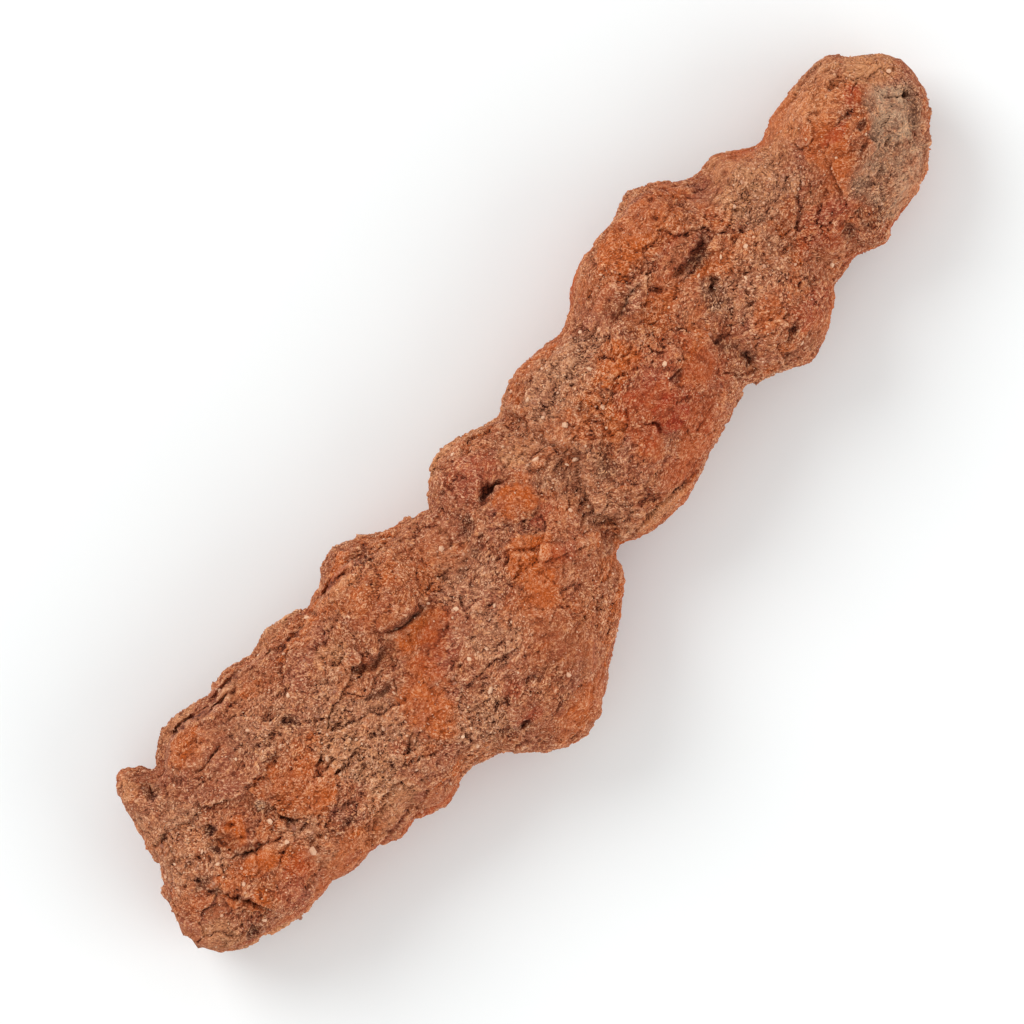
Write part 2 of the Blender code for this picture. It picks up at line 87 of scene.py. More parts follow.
# Broad relief. A lump is x, y, half length, half width, turn in degrees, height; a hollow is a lump below 0.
relief = {
    # how far the surface has to look up, as its normal's height, for a relief to start and to be full
    "lookingUp": {"lumps": (0.2, 0.8), "holes": (0.12, 0.45), "gaps": (0.25, 0.55), "facet": (-0.05, 0.35),
                  "stains": (-0.1, 0.4)},
    "domePower": 1.5,
    "lumps": [
        (-52.5, -3.2, 5.8, 3.8, 10, 1.7), (-52.6, 4.6, 3.6, 2.6, 0, 0.9), (-43.2, 1.6, 4.0, 3.6, 0, 0.9),
        (-48.0, 14.0, 8.0, 3.2, 5, 0.9), (-36.0, 0.0, 6.0, 6.5, 0, -0.3), (-30.0, -6.0, 6.0, 5.0, 20, 0.8),
        (-22.5, 10.0, 8.8, 6.0, -8, 2.4), (-12.5, 6.0, 4.5, 3.6, 0, -1.4), (-14.5, -9.0, 10.0, 9.0, 25, 2.0),
        (-6.5, -1.5, 5.0, 4.2, -40, 1.2), (-3.5, 11.2, 6.0, 4.2, 0, 1.8), (-3.2, 5.4, 3.0, 2.4, 20, 0.9),
        (-1.6, 4.0, 2.0, 2.2, -20, 0.5), (16.0, 2.0, 10.5, 8.0, 0, 2.0), (8.5, -5.5, 6.0, 4.6, 10, 0.9),
        (10.0, 11.2, 6.0, 3.6, 0, 0.7), (28.5, 14.0, 9.0, 5.2, 8, 2.4), (33.5, -4.2, 7.0, 5.6, 12, 1.8),
        (37.0, 3.0, 4.5, 4.0, 0, 0.8), (42.5, 10.0, 4.2, 4.0, 0, 1.0), (48.2, -6.0, 3.0, 2.6, 0, 1.2),
        (45.0, -1.0, 5.0, 3.0, 10, 0.7), (53.0, 6.0, 8.5, 6.5, 0, 1.6), (-57.5, 9.0, 4.0, 6.0, 0, -0.8),
        (58.9, 1.4, 3.6, 1.2, 58, 0.6)],
    "underLumps": [
        (-54.0, 8.0, 8.0, 6.0, 20, 1.0), (-38.0, -4.0, 9.0, 5.0, -10, 1.2), (-33.0, 9.0, 7.0, 5.0, 0, 0.9),
        (-20.0, -12.0, 7.0, 6.0, 30, 1.6), (-14.0, -2.0, 8.0, 6.5, 0, 1.1), (-6.0, 7.0, 7.0, 5.0, 0, 1.0),
        (2.0, 3.0, 3.0, 9.0, 0, -1.5), (12.0, -3.0, 8.0, 5.0, 10, 1.2), (20.0, 9.0, 7.0, 5.0, -15, 1.4),
        (27.0, -1.0, 3.5, 7.0, 0, -1.2), (34.0, 6.0, 7.0, 6.0, 0, 1.3), (43.0, 2.0, 4.0, 7.0, 0, -1.0),
        (54.0, 3.0, 8.0, 6.0, 0, 0.9)],
    # A pit is x, y, radius, depth.
    "pitFill": 0.8, "pitSpread": 1.35,
    "pits": [
        (-54.9, 14.3, 0.9, 1.6), (-55.3, 16.0, 0.7, 0.8), (-54.3, 6.1, 0.8, 1.3), (-55.3, 4.9, 0.5, 0.7),
        (-52.3, 5.6, 0.6, 0.9), (-59.2, 3.3, 0.9, 1.1), (-58.8, 1.6, 0.7, 0.7), (-48.1, 3.3, 0.8, 1.0),
        (-46.8, 6.3, 0.4, 0.7), (-43.1, 6.6, 0.8, 0.9), (-44.4, 10.3, 0.4, 0.6), (-39.4, 10.3, 0.5, 0.6),
        (-38.6, 8.0, 0.9, 0.9), (-40.0, 2.4, 0.5, 0.9), (-39.6, -0.1, 0.5, 0.7), (-43.3, -4.8, 0.8, 0.6),
        (-43.4, -8.6, 0.9, 0.8), (-48.4, -5.1, 0.7, 0.8), (-51.5, -6.8, 0.9, 0.8), (-59.4, -5.3, 0.8, 1.0),
        (-8.7, 7.6, 1.5, 1.4), (-8.4, 5.2, 0.8, 0.7), (-12.4, 4.2, 0.7, 0.6), (-4.7, 10.2, 0.4, 0.9),
        (-2.4, 2.2, 0.8, 0.9), (-17.0, -9.4, 1.0, 0.7), (-21.2, -12.9, 0.9, 1.0), (-24.6, -11.4, 0.8, 0.7),
        (-18.9, 12.9, 0.7, 0.8), (-13.0, 10.6, 0.7, 0.8), (1.9, 5.1, 0.8, 0.8), (7.8, -0.5, 1.3, 0.7),
        (10.5, 6.2, 0.9, 0.8), (20.3, 0.4, 0.9, 1.0), (22.0, 5.7, 0.7, 0.7), (27.3, -5.0, 1.2, 1.9),
        (26.4, -1.8, 1.7, 1.1), (30.8, -7.9, 0.5, 0.8), (46.1, -3.8, 1.0, 1.0), (48.4, -3.0, 0.6, 0.6),
        (55.7, 3.0, 0.7, 1.0), (57.5, 6.1, 0.6, 0.4), (56.0, 5.2, 0.8, 0.3), (47.6, 0.9, 0.7, 0.7),
        (63.6, 5.0, 0.5, 0.6), (31.4, 6.6, 1.6, 1.2), (33.2, 7.2, 1.0, 0.9), (30.6, 12.6, 0.7, 0.8),
        (32.2, 13.6, 0.6, 0.7), (27.0, 11.4, 0.7, 0.8)],
    # A crack is half width, depth, lift, reach and its points. The ground on its left, going along the
    # points, is lifted beside it, and the lift dies out over the reach.
    "crackShape": {"margin": 2.0, "taper": (-0.8, 2.0), "uneven": 0.6, "wall": (0.1, 1.6),
                   "liftStep": (-0.25, 0.35), "liftFade": 0.3},
    "cracks": [
        (0.50, 0.7, 1.3, 5.0, [(-30.4, 6.9), (-28.9, 5.9), (-27.6, 5.3), (-24.6, 5.0)]),     # under the flap
        (0.50, 0.9, 1.8, 5.0, [(-24.2, 7.2), (-23.0, 6.2), (-21.5, 5.7), (-18.0, 5.2)]),     # under the flap
        (0.35, 0.4, 0.6, 2.5, [(-31.8, 3.1), (-30.0, 2.4), (-27.2, 1.7)]),
        (0.55, 1.8, 0.6, 2.5, [(-50.2, 0.2), (-52.0, 1.2), (-53.4, 1.7), (-54.8, 2.8)]),     # yellow lobe
        (0.45, 1.3, 0.3, 1.5, [(-50.4, 0.5), (-51.4, 1.4), (-52.6, 2.6)]),
        (0.38, 1.4, 0.6, 2.5, [(-46.1, -0.8), (-47.0, -0.1), (-47.6, 1.3), (-47.7, 2.6)]),   # nodule
        (0.26, 0.7, 0.2, 1.5, [(-48.7, 1.9), (-49.4, 1.7), (-50.1, 1.1)]),
        (0.25, 0.5, 0.3, 1.5, [(-50.0, -0.8), (-51.4, -1.2), (-52.9, -2.1)]),
        (0.42, 1.4, 1.1, 3.0, [(-58.5, 0.8), (-58.0, -0.8), (-56.8, -2.8), (-55.0, -5.4), (-53.2, -6.2),
                               (-50.2, -6.3)]),
        (0.25, 0.5, 0.0, 1.0, [(-58.2, 2.6), (-55.2, 2.5)]),
        (0.30, 0.9, 0.4, 2.5, [(-50.2, 12.4), (-48.0, 12.1), (-45.4, 12.2)]),
        (0.40, 0.6, 0.0, 1.5, [(-47.9, -2.3), (-47.4, -4.1)]),
        (0.35, 0.8, 0.3, 2.0, [(-61.2, -4.9), (-59.5, -5.2), (-57.2, -5.0)]),
        (0.50, 1.9, 0.6, 2.0, [(-1.6, 6.8), (-2.6, 7.8), (-3.8, 8.1), (-5.0, 7.3)]),         # ochre block
        (0.35, 0.9, 0.3, 1.5, [(-3.0, 1.7), (-1.2, 3.2)]),
        (1.40, 1.5, 0.2, 2.0, [(1.9, -7.2), (1.6, -3.0), (4.6, 2.0), (4.0, 8.0), (3.8, 12.8)]),  # first neck
        (0.30, 0.8, 0.4, 2.0, [(0.5, 5.0), (3.2, 4.8)]),
        (0.40, 1.2, 0.3, 1.5, [(14.2, -3.2), (14.5, -1.5), (13.2, 0.2)]),
        (0.30, 0.7, 0.2, 1.5, [(21.6, 2.9), (20.4, 4.2), (20.6, 5.8)]),
        (0.70, 1.3, 0.5, 3.0, [(25.0, 10.5), (21.5, 9.9), (18.8, 9.0)]),
        (0.30, 0.8, 0.3, 2.0, [(25.2, 9.6), (26.6, 8.6), (27.4, 7.4)]),
        (0.35, 1.1, 1.2, 4.0, [(28.2, 8.4), (29.6, 7.8), (31.2, 7.6), (32.8, 8.1), (34.9, 8.7)]),      # cleft
        (0.50, 1.5, 0.3, 2.0, [(32.0, 5.6), (31.0, 4.2), (30.4, 2.6)]),
        (0.35, 1.3, 0.4, 2.0, [(34.6, -5.0), (33.2, -5.4), (31.6, -6.4)]),
        (1.50, 0.8, 0.0, 2.0, [(39.5, 14.2), (41.0, 6.0), (41.5, -6.4)]),                    # second neck
        (0.35, 1.0, 0.2, 1.5, [(40.4, 0.3), (43.4, 1.4)]),
        (0.22, 0.5, 0.2, 1.5, [(40.2, -4.0), (42.6, -5.0)]),
        (0.22, 0.8, 0.4, 2.5, [(54.2, 9.1), (56.0, 8.3), (58.6, 7.6)]),
        (0.20, 0.5, 0.3, 2.0, [(59.4, 9.9), (60.8, 8.0), (62.8, 6.4)]),
        (0.45, 2.0, 0.0, 1.0, [(60.9, 0.9), (63.1, 2.3)]),      # slit in the head
        (0.40, 0.7, 0.5, 2.0, [(63.4, 2.6), (61.8, 0.7), (59.8, -2.0), (58.9, -3.8)]),
        (0.35, 0.8, 0.3, 2.0, [(54.0, 12.3), (52.4, 11.6), (50.2, 11.5)]),
        (0.30, 0.5, 0.35, 3.0, [(-2.2, -2.8), (-5.0, -0.6), (-8.5, 1.9), (-10.2, 1.7)]),
        (0.25, 0.6, 0.3, 2.0, [(-17.6, 10.9), (-18.4, 11.6), (-19.6, 11.2)]),
        (0.25, 0.6, 0.2, 2.0, [(-13.4, 9.6), (-15.6, 10.1)])],
    # The far side of the block is layered: past this line the lower layer stands out as a rim.
    "rimLine": [
        (-57.0, 13.2), (-52.0, 15.6), (-50.0, 16.9), (-47.0, 17.0), (-45.0, 15.8), (-43.0, 15.5),
        (-41.0, 16.2), (-37.0, 16.2), (-32.0, 14.3), (-28.0, 14.2), (-22.0, 13.8), (-19.0, 13.2),
        (-16.0, 15.0)],
    "rimReach": (-54.0, -18.0), "rimFade": 2.5, "rimDropShare": 0.35, "rimStep": 0.5,
    "rimWander": (1.6, 0.35),   # size and height of the noise that the line wanders by
    "rimInset": 1.1,            # the line keeps at least this far inside the far edge
    "rimCalm": 0.75,            # share of the wandering that its gaps are spared
    # Gaps between its layers, as cracks; they go straight down.
    "rimCracks": [
        (0.38, 1.7, 0.0, 1.0, [(-53.4, 15.3), (-52.2, 16.1), (-50.8, 17.0), (-49.4, 17.4), (-47.8, 17.3),
                               (-46.4, 16.8), (-45.4, 15.9), (-44.4, 15.7), (-43.4, 15.9)]),
        (0.42, 1.7, 0.0, 1.0, [(-43.6, 15.9), (-42.2, 16.3), (-40.8, 16.4), (-39.0, 16.3), (-37.2, 16.5)]),
        (0.30, 1.2, 0.0, 1.0, [(-45.6, 15.2), (-44.2, 15.4), (-42.4, 15.1), (-40.2, 15.1)]),
        (0.40, 1.4, 0.0, 1.0, [(-35.6, 15.3), (-33.6, 14.7), (-31.8, 14.3), (-28.6, 14.3)]),
        (0.45, 2.4, 0.0, 1.0, [(-27.6, 14.6), (-27.4, 13.2)]),
        (0.50, 1.4, 0.0, 1.0, [(-27.2, 14.0), (-25.4, 14.3), (-23.8, 14.2), (-22.4, 13.5), (-20.6, 13.2)])],
}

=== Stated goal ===
Copy out all lines above that include the string "this".

=== Response to the exercise ===
Write part 2 of the Blender code for this picture. It picks up at line 87 of scene.py. More parts follow.
    # The far side of the block is layered: past this line the lower layer stands out as a rim.
    "rimInset": 1.1,            # the line keeps at least this far inside the far edge